> [Stated goal] Repeat exactly and only the lines from the line containing "the tool's box." through the line containing "points = [vertex.co", both included.

> [Information provided]
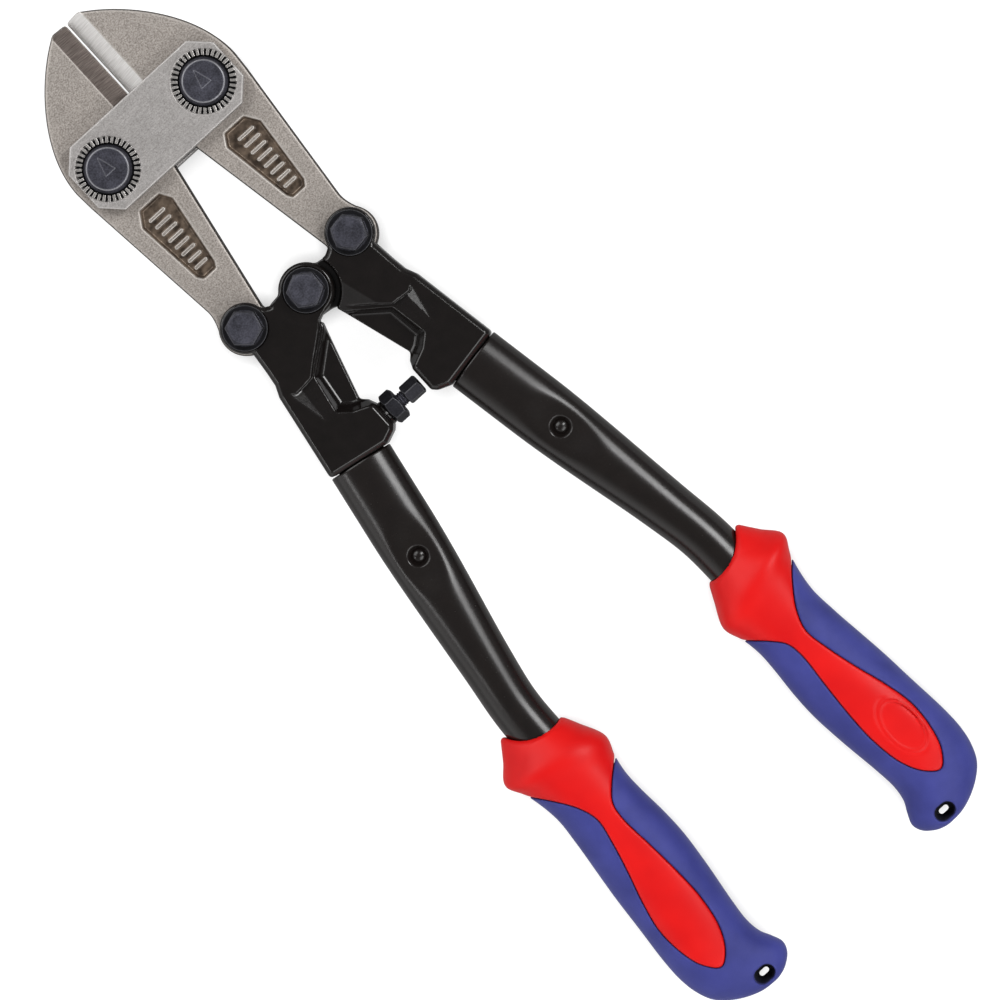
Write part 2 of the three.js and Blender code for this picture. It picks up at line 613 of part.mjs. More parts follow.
/** Where the hard red shot shows: the collar, the neck and the drop-shaped panel. */
function hardShotOutline() {
  return points(
    [24, 6], [24, -13.4], [15.4, -22.2], [9.9, -28.5], [5.7, -35], [3.9, -41],
    [5.2, -49], [7.8, -59], [10.8, -69], [12.6, -78], [12.1, -87], [10, -94],
    [6, -98.3], [1.9, -95.5], [-1.6, -89], [-3.4, -79], [-3.5, -69], [-2.8, -57],
    [-2, -45.5], [-2.9, -40.3], [-6.1, -36.3], [-12.2, -31], [-20, -25], [-20, 6],
  ).map((p) => p.add(bend));
}

/** The two shots of the grip: a hard core with sleeve and panels, and a rubber overmould. */
function grip() {
  const body = loft(GRIP_STATIONS.map(gripRing));
  const wide = 2 * gripHalfHeight;
  const hard = hardShotOutline();
  const from = bendPlace + SLEEVE_START;
  const to = bendPlace + SLEEVE_END;
  const sleeveInset = -RUNNING_GAP - SLEEVE_WALL;
  const sleeve = handleStretch(from, to, sleeveInset, SLEEVE_STEP);
  const sleeveRoom = handleStretch(from, to + RUNNING_GAP, sleeveInset - RUNNING_GAP, SLEEVE_STEP);
  const tubeRoom = handleStretch(TUBE_STRAIGHT, tubeLength + RUNNING_GAP, -RUNNING_GAP, ROOM_STEP);
  const core = body
    .intersect(prism(hard, -wide, wide))
    .add(sleeve)
    .subtract(tubeRoom)
    .subtract(badge());
  const overmould = body
    .subtract(prism(grown(hard, RUNNING_GAP), -wide, wide))
    .subtract(sleeveRoom)
    .subtract(prism(lanyardOutline(), -wide, wide));
  return { core, overmould };
}

/** Long hole through the hooked end of the grip. */
function lanyardOutline() {
  const radius = LANYARD.width / 2;
  const offset = (LANYARD.length - LANYARD.width) / 2;
  const x = bend.x + LANYARD.x;
  const y = bend.y + LANYARD.y;
  const shape = new THREE.Shape();
  shape.absarc(x + offset, y, radius, -Math.PI / 2, Math.PI / 2);
  shape.absarc(x - offset, y, radius, Math.PI / 2, 1.5 * Math.PI);
  return shape;
}

/** Shallow oval recess in the panel's upper face. */
function badge() {
  const { x, y, halfWidth, halfLength } = BADGE;
  const shape = new THREE.Shape();
  shape.absellipse(bend.x + x, bend.y + y, halfWidth, halfLength, 0, 2 * Math.PI);
  return prism(shape, gripHalfHeight - BADGE.depth, gripHalfHeight + OVER, 8);
}

// ---------------------------------------------------------------- assembly

const tool = new THREE.Group();
const rightHalf = new THREE.Group();
const leftHalf = new THREE.Group();
leftHalf.rotation.y = Math.PI;
tool.add(rightHalf, leftHalf);

tool.add(
  piece('top_strap_plate', strapPlate(deck, strapTop, true), blastedSteel),
  piece('bottom_strap_plate', strapPlate(-strapTop, -deck, false), blastedSteel),
);

const gripShots = grip();
for (const [side, half, sign] of [['right', rightHalf, 1], ['left', leftHalf, -1]]) {
  const jawCentre = new THREE.Vector2(sign * jawPivot.x, jawPivot.y);
  const tailCentre = new THREE.Vector2(sign * tailPivot.x, tailPivot.y);
  tool.add(
    piece(`${side}_jaw_bolt`, jawBolt(jawCentre), oiledSteel),
    piece(`${side}_jaw_nut`, jawNut(jawCentre), oiledSteel),
    piece(`${side}_pivot_bolt`, pivotBolt(tailCentre), oiledSteel),
    piece(`${side}_pivot_nut`, pivotNut(tailCentre), oiledSteel),
  );
  half.add(
    piece(`${side}_jaw`, jaw(), blastedSteel),
    piece(`${side}_yoke`, yoke(side === 'left'), blackEnamel),
    piece(`${side}_handle_tube`, handleTube(), blackEnamel),
    piece(`${side}_tube_rivet`, tubeRivet(), oiledSteel),
    piece(`${side}_grip_core`, gripShots.core, redNylon),
    piece(`${side}_grip_overmould`, gripShots.overmould, blueRubber),
  );
}

tool.add(
  piece('centre_bolt', pivotBolt(centrePivot), oiledSteel),
  piece('centre_nut', pivotNut(centrePivot), oiledSteel),
  piece('stop_screw', stopScrew(), oiledSteel),
  piece('stop_lock_nut', stopLockNut(), oiledSteel),
);

// The origin goes to the bottom centre of the tool's box.
const box = new THREE.Box3().setFromObject(tool, true);
const middle = box.getCenter(new THREE.Vector3());
tool.position.set(-middle.x, -middle.y, -box.min.z);

export default tool;
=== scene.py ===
"""Bolt cutters of the 350 mm class, lying flat with the blades together.

The sections follow the tool as it is put together: jaws, strap, jaw bolts, yokes, pivots,
stop screw, handle tubes, grips, and last the table, the lamps and the camera.
Shapes are drawn in millimetres: the origin is midway between the jaw bolts on the tool's
middle plane, +Y runs to the blade tips and +X to the right-hand handle. The left half is
the right half turned over about the Y axis.
"""

import math

import bpy
import numpy as np
import openvdb
from mathutils import Matrix, Vector


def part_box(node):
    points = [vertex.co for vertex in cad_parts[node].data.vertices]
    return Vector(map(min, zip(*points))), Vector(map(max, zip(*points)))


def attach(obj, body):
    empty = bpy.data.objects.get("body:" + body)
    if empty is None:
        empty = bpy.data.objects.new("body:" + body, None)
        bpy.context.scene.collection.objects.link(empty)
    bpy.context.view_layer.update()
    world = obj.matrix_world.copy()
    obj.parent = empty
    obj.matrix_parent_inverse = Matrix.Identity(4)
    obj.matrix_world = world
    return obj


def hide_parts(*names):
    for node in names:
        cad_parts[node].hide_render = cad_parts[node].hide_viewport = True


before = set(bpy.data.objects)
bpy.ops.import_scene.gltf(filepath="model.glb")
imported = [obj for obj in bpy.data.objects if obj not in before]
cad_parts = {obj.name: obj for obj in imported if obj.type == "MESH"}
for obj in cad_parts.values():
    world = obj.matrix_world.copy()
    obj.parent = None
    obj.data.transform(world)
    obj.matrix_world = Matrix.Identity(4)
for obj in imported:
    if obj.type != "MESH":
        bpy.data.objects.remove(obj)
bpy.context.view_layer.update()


# ------------------------ jaws
# Two drop-forged jaws of chrome-molybdenum steel, 8 mm thick, blasted all over and then
# ground along the cutting edges. Each arm has a forged pocket in both faces, with plain
# raised bars on its floor. The jaw turns on its jaw bolt and ends in a round tail boss.

JAW_HALF = 4.0
BLADE_LENGTH = 41.3
EDGE_X = 0.25
BEVEL_WIDTH = 5.8
BEVEL_END_Y = 6.0
JAW_BOLT = (19.4, 0.0)
JAW_BOLT_BORE = 5.3
TAIL_PIVOT = (21.2, -62.7)
TAIL_BOSS = 8.3
TAIL_BORE = 3.8
POCKET_DEPTH = 1.5
POCKET_DRAFT = 30
POCKET_BARS, BAR_SPACING, BAR_SINK = 8, 2.8, 0.4
POCKET_BAR_START = (18.1, -19.6)
POCKET_BAR_LEAN = 0.1
POCKET_BAR_HALF, POCKET_BAR_SHRINK, POCKET_BAR_RADIUS = 2.6, 0.1, 0.6
EDGE_ROUNDING = 0.9
EDGE_FLAT_HALF = 0.2
FLANK_SHADE_DEPTH = 0.12
POCKET = [(10.9, -18.9), (13.2, -15.1), (21.2, -15.1), (24.2, -19.7),
          (22.0, -41.5), (20.6, -43.4), (15.5, -43.4), (14.4, -41.4)]

plates = [*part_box("top_strap_plate"), *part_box("bottom_strap_plate")]
DRAWING_ORIGIN = np.array(sum(plates, Vector())) / len(plates)


def bezier(*controls, count=14):
    """Points on the Bezier curve with these control points."""
    t = np.linspace(0, 1, count)[:, None]
    layer = [np.array(c, float)[None, :] for c in controls]
    while len(layer) > 1:
        layer = [(1 - t) * a + t * b for a, b in zip(layer, layer[1:])]
    return layer[0]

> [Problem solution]
// The origin goes to the bottom centre of the tool's box.
const box = new THREE.Box3().setFromObject(tool, true);
const middle = box.getCenter(new THREE.Vector3());
tool.position.set(-middle.x, -middle.y, -box.min.z);

export default tool;
=== scene.py ===
"""Bolt cutters of the 350 mm class, lying flat with the blades together.

The sections follow the tool as it is put together: jaws, strap, jaw bolts, yokes, pivots,
stop screw, handle tubes, grips, and last the table, the lamps and the camera.
Shapes are drawn in millimetres: the origin is midway between the jaw bolts on the tool's
middle plane, +Y runs to the blade tips and +X to the right-hand handle. The left half is
the right half turned over about the Y axis.
"""

import math

import bpy
import numpy as np
import openvdb
from mathutils import Matrix, Vector


def part_box(node):
    points = [vertex.co for vertex in cad_parts[node].data.vertices]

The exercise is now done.